Wahnsinn und Gewicht
Über Diät-Päpste, Psy-Experten und eigensinnige Frauenkörper
Während Über- bzw. Mehrgewicht oft auf mangelndes Wissen über eine ‚richtige‘ Ernährung zurückgeführt wird (obwohl hierfür jede Grundlage fehlt), wird auch bei untergewichtigen Menschen der Intellekt angezweifelt – hier in Richtung: ‚verrückt‘ ‚psychisch gestört‘ - wenn sie es nicht schaffen, das Normkörperideal im Normgewicht zu erfüllen bzw. sich dem gar aktiv widersetzen. Ist es nicht erstaunlich, dass beide Extremgewichtsbereiche mit dem Vorwurf der mangelnden Vernunft einhergehen?!

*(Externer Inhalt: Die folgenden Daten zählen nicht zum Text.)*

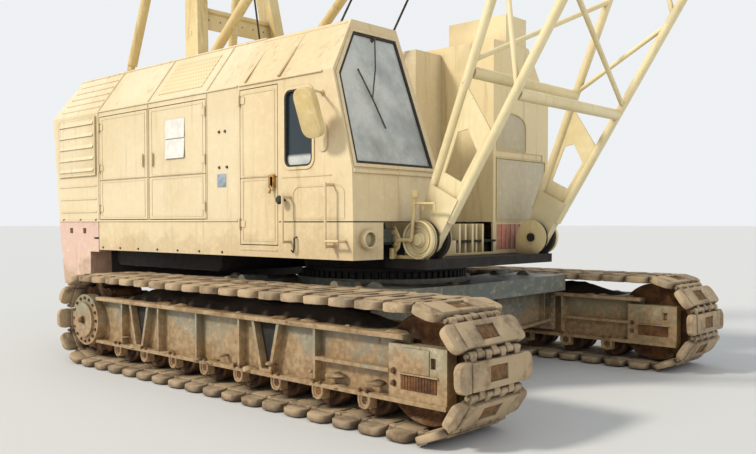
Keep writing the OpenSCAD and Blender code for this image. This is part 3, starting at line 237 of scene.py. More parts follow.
def paint(name, base, faded, rust=0.0, streaks=0.3, corner_shade=0.5, mud=0.0, mud_z=0.0):
    """Old brushed paint: fading, rain streaks, painted shade in corners, rust and dried mud."""
    s = Shader(name)
    colour = s.mottle(0.9, 5, 0.36, 0.64, base, faded)
    colour = s.mix(s.step(s.noise(14, 6, 0.7), 0.45, 0.8, 0.35), colour, "#fff1cf")
    runs = s.noise(1.0, 6, 0.6, (16, 16, 0.9))
    colour = s.mix(s.step(runs, 0.54, 0.74, streaks), colour, "#8a7146")
    # Painted shade: corners darkened towards brown by ambient occlusion
    colour = s.mix(s.times(s.corners(0.16), corner_shade), colour, "#6b5534")
    spots = s.noise(5.5, 12, 0.72)
    flakes = s.step(spots, 0.70 - 0.16 * rust, 0.735 - 0.14 * rust)
    colour = s.mix(flakes, colour, s.mottle(30, 6, 0.4, 0.6, "#5b2f17", "#8f5426"))
    if mud:
        low = s.step(s.axes()["Z"], mud_z + 0.45, mud_z, 0.62)
        cake = s.step(s.add(s.noise(3.2, 9, 0.68), s.times(low, 0.5)), 0.56, 0.74, mud)
        colour = s.mix(cake, colour, s.mottle(22, 8, 0.35, 0.65, "#8f7049", "#b2926a"))
        flakes = s.maths("MAXIMUM", flakes, cake)
    waves = s.add(s.times(s.noise(2.4, 3), 0.3), s.times(flakes, 0.35))
    s.bump(s.add(waves, s.times(s.noise(90, 4), 0.05)), 0.35, 0.02)
    return s.finish(colour, s.step(s.noise(6, 5), -0.9, 1.6, 0.8))


def soil_metal(name, base, dark, soil, cake=0.5, rough=0.85):
    """Bare rusty steel that is caked with dried soil, with painted shade in its corners."""
    s = Shader(name)
    colour = s.mottle(7, 10, 0.38, 0.62, base, dark, 0.7)
    cover = s.step(s.noise(3.4, 10, 0.68), 0.62 - 0.3 * cake, 0.72 - 0.2 * cake)
    colour = s.mix(cover, colour, s.mottle(24, 8, 0.36, 0.64, soil, "#c7ab85", 0.7))
    # Painted shade: corners darkened by ambient occlusion
    colour = s.mix(s.times(s.corners(0.12), 0.8), colour, "#38291b")
    s.bump(s.add(s.times(cover, 0.5), s.noise(38, 10, 0.75)), 0.75, 0.02)
    return s.finish(colour, rough)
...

Die rationale Denkfähigkeit abzusprechen ist eines der ‚beliebtesten‘ Mittel der 'Unterdrückung'. Hier lohnt es sich genauer hinzuschauen:
Mehrgewicht ist eines der letzten großen Tabus, wird aber nicht mit psychischer Krankheit verbunden, sondern mit Faulheit, Gier und Völlerei etc. erklärt. Die alten Todsünden werden bemüht, um Menschen auf Spur zu halten. Die Diät-Päpste von heute verkaufen unter dem Deckmäntelchen der Aufklärung das Erlösungswissen (‚du bist dumm und unwissend - ich helfe dir mit meinem Expertenwissen dich von Sünden zu befreien‘). Wer bestimmt, was Sünde ist bzw. die Schlankheitsgebote aufgestellt hat, wird kaum hinterfragt. Menschen, die dies tun, indem sie sich zB für Anti-Diskriminierung einsetzen oder den BMI entzaubern, sind dementsprechend oft den Anfeindungen der Gläubigen ausgesetzt.
Untergewicht ist gesellschaftlich ebenso gefährlich, da auch hier das Ideal eines reproduktions- und funktionsfähigen Leistungs- und Normkörpers, der seinen Wert also v.a. durch den Wert für andere erhält, in Frage gestellt wird. Während hungernde Frauen mit Mehr- oder oberen ‚Normal‘gewicht als vernünftig gelten, ändert sich dies im UG. Plötzlich gilt dasselbe Verhalten (!) als unvernünftig und wird pathologisiert. Die unmittelbaren Erklärungsansätze (Hungern um gesund/normschön zu werden) versagen. Da die Ärzte keine physiologischen Ursachen (zB in der Gebärmutter, altgriechisch hystéra) finden konnten, wurde - mit Aufkommen der Psychiatrie im letzten Jhd. - angenommen, dass ‚die Psyche‘ der Frauen gestört sein muss – anders kann man(n) es sich nicht erklären. Warum sollten Frauen im Vollbesitz ihrer geistigen Kräfte hungern?
Die Körperschemastörung bietet ein einfaches, in sich logisches Erklärungsmodell, welches auf der Annahme beruht, dass die Frauen einfach nicht wüssten, wie dünn sie sind und also schlicht die Realität nicht richtig erfassen können.
Nun wird alles logisch und einfach für den Arzt/Psy-Experten, der nun (ähnlich wie der Diätpapst mit seinem Expertenwissen) den armen, unzurechnungsfähigen Wesen ritterhaft die Augen öffnen kann: „schau, wie dünn du bist – und nun iss, mein Kind, und sei mir dankbar, dass ich dich gerettet hab‘.“
Diese überspitze Darstellung trifft heute glücklicherweise bzw. hoffentlich nicht mehr zu. Heute hat man schon etwas mehr verstanden, dass das Hungern oder Überessen aus sehr rationalen Gründen gesucht werden kann, z.B. als emotionale Überlebensstrategie, Protest, weil es sich gut anfühlt etc. (vgl. den Beitrag zu verschiedenen Perspektiven auf Essstörungen). Da die 'Rationalität' der Motive aber nicht offen zu Tage tritt und gängigen Normvorstellungen widerspricht (z.B. ist nicht jedem einleuchtend, wie gut sich ein hungernder Körper für manche Menschen tatsächlich anfühlen kann) hält sich das Vorurteil, dass Menschen in Extremgewichtsbereichen nicht rational agieren würden, beständig. Implizit kann so das gesellschaftlich erwünschte Ideal eines reproduktionsfähigen Leistungskörpers verteidigt werden.
Welch' Befreiung kann es da sein, sich vom gesellschaftlichen Ideal eines ‚gesunden’ und ‚heiligen’ Körpers zu lösen und ein eigenes 'Körperideal' aufzustellen, dass sich nicht an der Norm, sondern an eigenen Werten orientiert.